Dime a cuántas estrellas has pedido, cuántas velas has
soplado, cuántos tréboles de cuatro hojas te has guardado, cuántos dientes de
león recogiste del camino, cuántos amuletos colgando de tu cuello. Cuántas
veces ansiaste más la suerte que tus propias intenciones. Todo el tiempo
empleado, o gastado, deseando que algo se cumpliera por sí solo, por una
estrella, por una vela, por una flor, por una pequeña piedra. Cuántas veces, en
vez de salir ahí fuera y hacer que se cumpliera. Los dos nos mirábamos sabiendo
qué ocurría, comprendiendo que era más fácil pedirle al destino que a nuestros
sentimientos. Más fácil, sí, pero menos comprometido con nosotros mismos. Y
ahora así estamos, estancados, en standby, esperando nuestro destino. Pero éste
tarda en actuar a veces y, a pesar de que vivimos en un continuo cúmulo de
casualidades, somos conscientes de que podemos hacer coincidir nuestras
sonrisas, nuestros encuentros, nuestros choques de rencor. Creemos ser marionetas, a corto o largo
plazo, de las estrellas, los tréboles de cuatro hojas, los dientes de león, las
velas de cumpleaños, los amuletos.

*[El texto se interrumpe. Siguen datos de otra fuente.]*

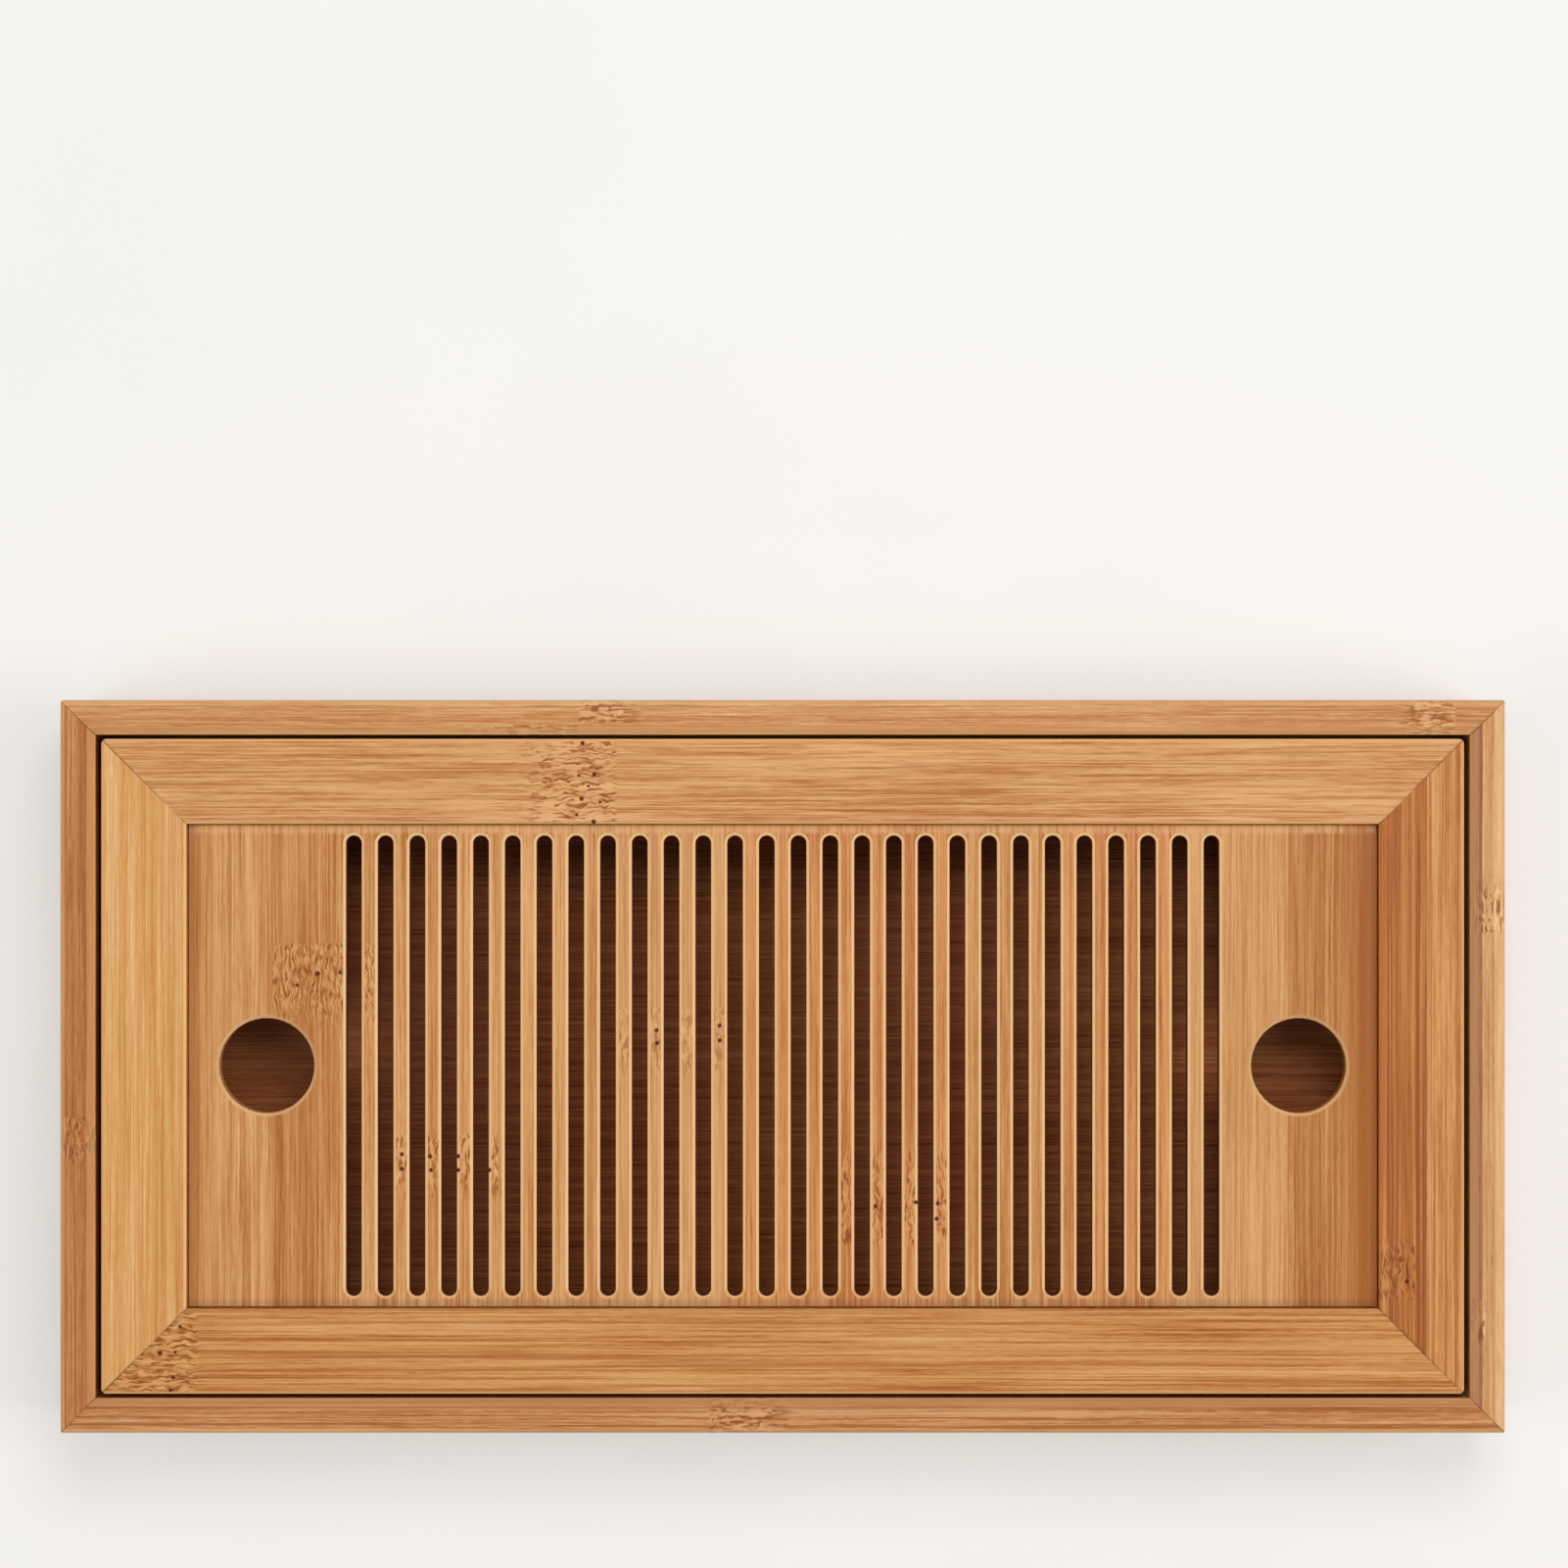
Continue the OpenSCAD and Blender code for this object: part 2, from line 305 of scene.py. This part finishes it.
class Bamboo:
    """A laminated bamboo board: strips glued side by side, with fibres and knuckle marks."""

    def __init__(self, name, axes, tones, seed, fleck_size=1.0):
        """The axes are the letters of the board's direction along and across its fibres."""
        self.finish = Finish(name)
        directions = {"x": self.finish.x, "y": self.finish.y, "z": self.finish.z}
        self.along, self.across = (directions.pop(axis) / MM for axis in axes)
        self.through = directions.popitem()[1] / MM
        self.dark, self.middle, self.light = (wood(code) for code in tones)
        self.seed = seed
        self.fleck_size = fleck_size
        self.knuckle = 0.0
        self.pores = None

    def grain(self, waves, across, deep, detail=1.0, roughness=0.5):
        """Noise that is drawn out along the fibres."""
        along_waves, across_waves = waves
        return self.finish.noise(
            self.along * along_waves, across * across_waves, deep * across_waves, detail, roughness
        )

    def set_knuckles(self, marks):
        """Zones of short wavy marks. Each fades in at its start and ends sharply at its end.

        The last two numbers, where they are given, are its limits through the board."""
        for start, end, low, high, *depth in marks:
            travel = (self.along - start) / (end - start)
            zone = travel.rise(*KNUCKLE_START) * travel.fall(*KNUCKLE_END)
            zone = zone * self.across.within(low, high, KNUCKLE_SIDE)
            if depth:
                zone = zone * self.through.within(*depth, KNUCKLE_DEPTH)
            self.knuckle = zone.at_least(self.knuckle)

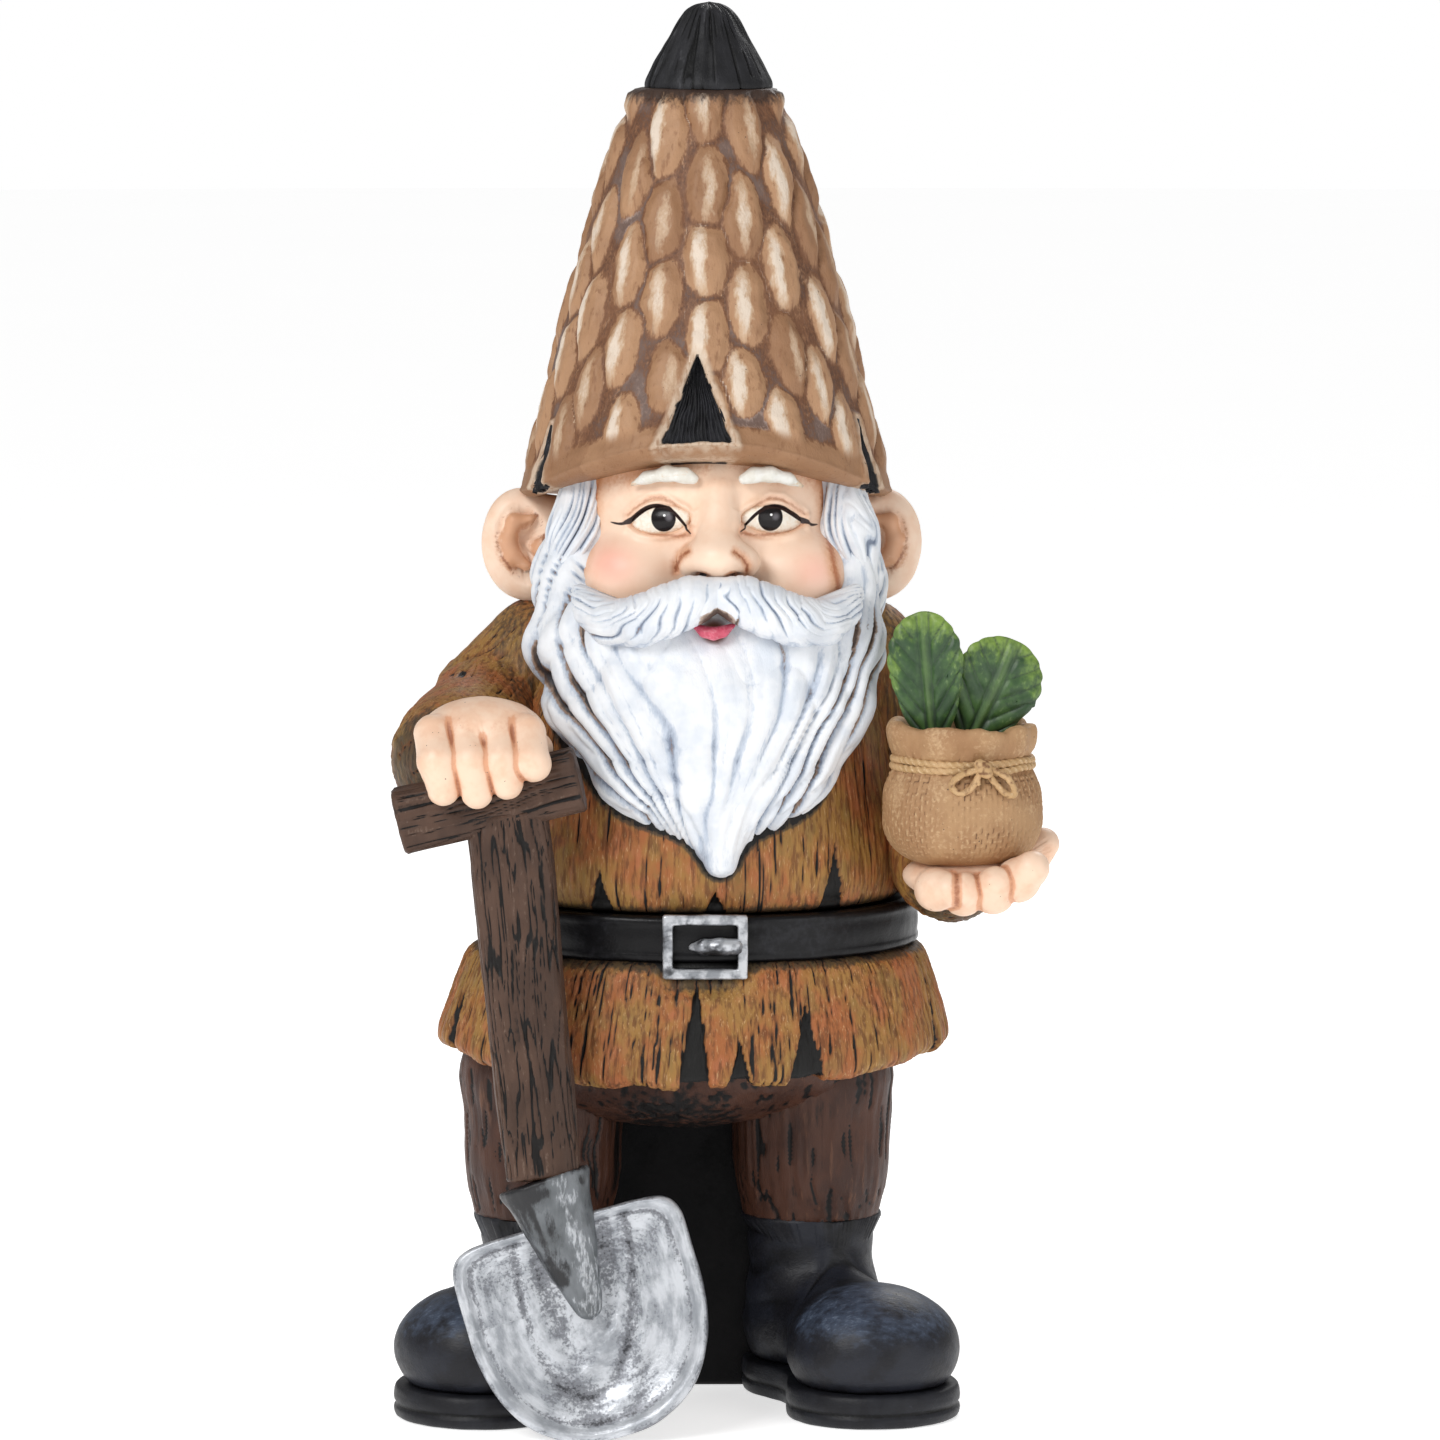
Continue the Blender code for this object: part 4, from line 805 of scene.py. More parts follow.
def skin_paint():
    finish = Finish("painted_face")
    mottle, fine = finish.noise(9, 3), finish.noise(1.2, 3, (1, 1, 1), 4.0)
    colour = finish.mix(SKIN, SKIN_SHADE, mottle.soft(0.35, 0.75) * 0.6)
    colour = finish.mix(colour, (238, 160, 142), finish.mark("blush") * 0.72)
    edge = finish.mark("cheek") + (fine - 0.5) * 2.2
    colour = finish.mix(colour, (214, 158, 116), (1 - edge.soft(0.4, 4.2)) * 0.75)
    colour = finish.mix(colour, UMBER, (1 - edge.soft(0.0, 1.5)) * 0.9)
    # Brown blotches under the hat's brim: wash, and painted shade where the hat overhangs the face.
    wash_and_shade_under_brim = finish.mark("brow") + (mottle - 0.5) * 13 + (fine - 0.5) * 8
    colour = finish.mix(colour, (205, 140, 92), wash_and_shade_under_brim.soft(-1, 5) * 0.7)
    colour = finish.mix(colour, (120, 70, 42), wash_and_shade_under_brim.soft(4.5, 9) * 0.75)
    for name, reach, strength in (("under", 1.5, 0.55), ("wing", 1.5, 0.9), ("fold", 1.3, 0.45)):
        line = finish.mark(name) + (fine - 0.5) * 1.6
        colour = finish.mix(colour, (206, 138, 92), (1 - line.soft(0.1, reach * 1.7)) * strength * 0.8)
        colour = finish.mix(colour, (150, 84, 50), (1 - line.soft(0.0, reach * 0.55)) * strength)
    # Painted shade: the nostril holes go brown and then nearly black.
    nostril_shade = finish.mark("nostril") + (fine - 0.5) * 0.5
    colour = finish.mix(colour, (184, 118, 74), nostril_shade.soft(0.15, 0.5) * 0.85)
    colour = finish.mix(colour, (62, 42, 32), nostril_shade.soft(0.6, 0.85))
    colour = finish.mix(colour, (46, 30, 26), 1 - finish.mark("lid").soft(-0.12, 0.12))
    return finish.done(colour, mottle * 0.15 + 0.36, fine, 0.12, 0.3)


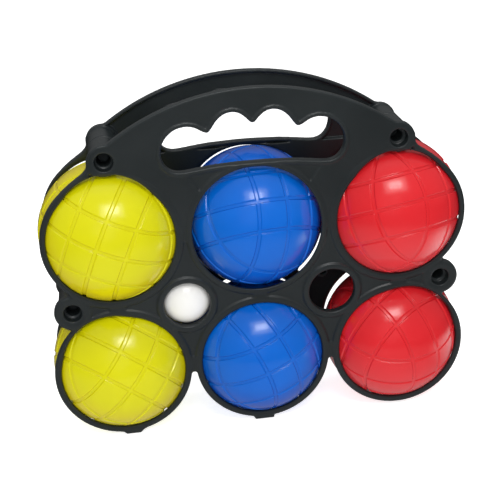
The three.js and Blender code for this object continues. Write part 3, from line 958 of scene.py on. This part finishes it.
# ------------------------------------------------------------------ light
def build_world():
    """White to the camera, even in reflections, and brighter from above as light."""
    world = bpy.data.worlds.new("studio")
    bpy.context.scene.world = world
    world.use_nodes = True
    tree = world.node_tree
    tree.nodes.clear()
    output = add_node(tree, "ShaderNodeOutputWorld")
    inputs = {"Color": (1, 1, 1, 1), "Strength": 1.0}
    seen = add_node(tree, "ShaderNodeBackground", inputs)
    incoming = add_node(tree, "ShaderNodeNewGeometry").outputs["Incoming"]
    height = add_node(tree, "ShaderNodeSeparateXYZ", {0: incoming}).outputs["Z"]
    sky = remap(tree, height, span=(0.3, -1.0), to=(0.04, 0.58))
    rays = add_node(tree, "ShaderNodeLightPath").outputs
    reflected = 0.50
    strength = add_node(tree, "ShaderNodeMix", {0: rays["Is Glossy Ray"], 2: reflected, 3: sky})
    lit = add_node(tree, "ShaderNodeBackground", {"Strength": strength.outputs[0]})
    inputs = {0: rays["Is Camera Ray"], 1: lit.outputs[0], 2: seen.outputs[0]}
    mixed = add_node(tree, "ShaderNodeMixShader", inputs)
    tree.links.new(mixed.outputs[0], output.inputs[0])


def area(name, where, aim, size, power, size_y=None, glossy=True):
    """Area light: a rectangle if size_y is given, else a disk."""
    data = bpy.data.lights.new(name, "AREA")
    data.energy = power
    data.shape = "RECTANGLE" if size_y else "DISK"
    data.size = size
    if size_y:
        data.size_y = size_y
    ob = link_object(name, data)
    ob.location = where
    ob.rotation_euler = (Vector(aim) - Vector(where)).to_track_quat("-Z", "Y").to_euler()
    ob.visible_glossy = glossy


build_world()
MIDDLE = (0, 0, 0.09)
area("key_core", where=(0.05, -0.80, 1.06), aim=MIDDLE, size=0.44, size_y=0.24, power=2.6)
area("key_wide", where=(0.05, -0.81, 1.07), aim=MIDDLE, size=0.80, size_y=0.50, power=2.6)
area("top_box", where=(0.0, 0.10, 1.3), aim=(0, 0, 0.1), size=1.0, size_y=0.7, power=5.0,
     glossy=False)
area("front_fill", where=(-0.3, -1.6, 0.75), aim=MIDDLE, size=1.2, power=8.6, glossy=False)


# ------------------------------------------------------------------ camera
def build_camera():
    """Looks down at the front face from in front, a little to the left."""
    pan, tilt, roll = math.radians(7.60), math.radians(22.43), math.radians(-2.56)
    target = Vector((0.0, FACE_Y * MM, 0.09719))
    distance = 0.5399
    look = Vector(
        (math.sin(pan) * math.cos(tilt), math.cos(pan) * math.cos(tilt), -math.sin(tilt))
    )
    level = look.cross(Vector((0, 0, 1))).normalized()
    up = level.cross(look)
    rolled_right = level * math.cos(roll) + up * math.sin(roll)
    rolled_up = up * math.cos(roll) - level * math.sin(roll)
    data = bpy.data.cameras.new("camera")
    camera = link_object("camera", data)
    turn = Matrix((rolled_right, rolled_up, -look)).transposed().to_4x4()
    camera.matrix_world = Matrix.Translation(target - look * distance) @ turn
    data.sensor_width = 36.0
    data.lens = 77.54616
    data.shift_x = -0.01692
    data.shift_y = 0.0027
    data.clip_start = 0.01
    bpy.context.scene.camera = camera


build_camera()
view = bpy.context.scene.view_settings
view.view_transform = "Standard"
view.look = "None"
view.exposure = 0.0
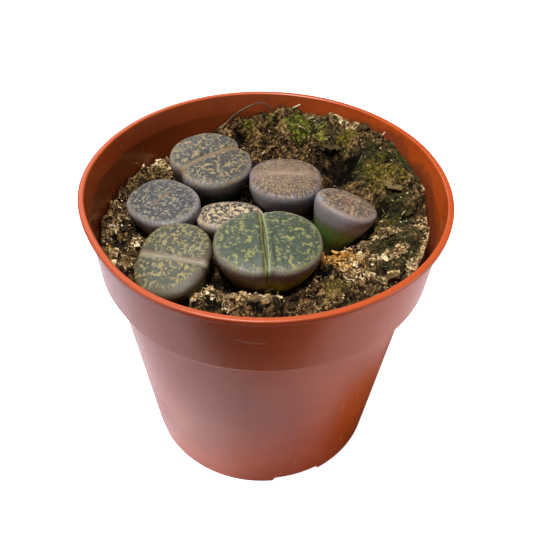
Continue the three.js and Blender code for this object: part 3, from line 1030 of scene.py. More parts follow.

Pero somos realmente marionetas de nuestros
sentimientos. O eso deberíamos. Supongo que nadie se enorgullece demasiado porque
algo que pidió en su mente mientras soplaba a la tarta se haya cumplido.
Supongo que lo de verdad enorgullece es haber cumplido algo por haberlo
perseguido, por haber estado corriendo tras él, a pesar de que aumentaba la velocidad
y en ocasiones, dicho deseo se escondía en los lugares de más complejo acceso.
Tal vez en la tranquilidad de nuestro interior. Tal vez.